Required work >>
Write out the lines from the top of the material through the line with "from math import", exactly and with nothing added.

Stored data >>
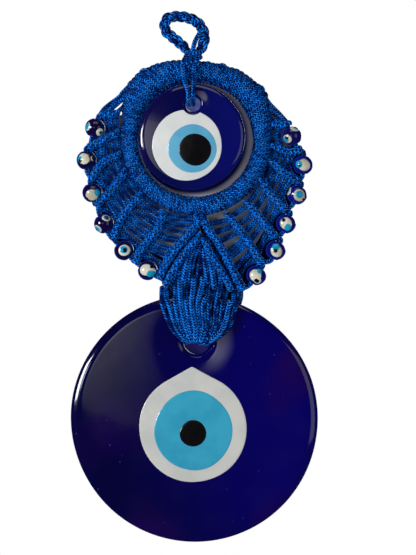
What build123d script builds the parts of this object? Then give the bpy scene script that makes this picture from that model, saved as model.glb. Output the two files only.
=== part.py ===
from build123d import *
import os
from math import asin, atan2, cos, degrees, hypot, pi, radians, sin, sqrt, tan

# Evil eye wall ornament. Millimetres, +Z up, the front faces -Y.
# The origin is the inside top of the hanging loop, where the nail or hook bears.
# Layout points below are (x, z) from the centre of the cord-wrapped ring.
RING_X = 8.0
RING_Z = -66.5

CORD_R = 1.35            # braided cord, 2.7 mm
THIN_R = 1.25            # the same cord where it is pulled tight
RIB_R = 2.1              # knotted bar of wraps over a filler cord
LOOP_R = 2.6             # knotted hanging loop

CORE_MAJOR = 37.5        # stiff ring inside the wrap
CORE_R = 2.5
WRAP_R = 5.4
TOP_WRAP_R = 2.6         # wrapped filler cord along the ring's upper edge, in two lengths
TOP_WRAP_ARCS = {"left": (47.4, 147, -39), "right": (45.8, 34, 30)}

BEAD_R = 5.6
BEAD_HALF_LENGTH = 4.95
BEAD_HOLE_R = 2.0
BEAD_RUN = 6.6           # straight cord on each side of a bead's centre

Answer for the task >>
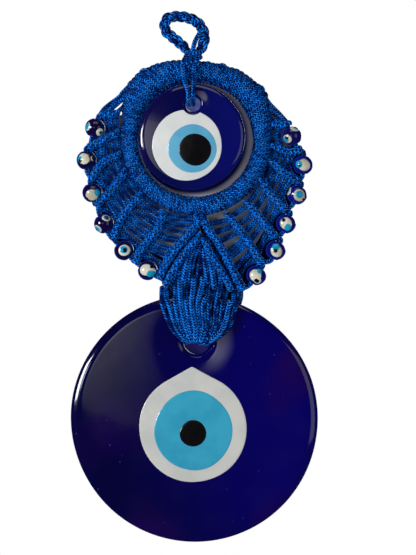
What build123d script builds the parts of this object? Then give the bpy scene script that makes this picture from that model, saved as model.glb. Output the two files only.
=== part.py ===
from build123d import *
import os
from math import asin, atan2, cos, degrees, hypot, pi, radians, sin, sqrt, tan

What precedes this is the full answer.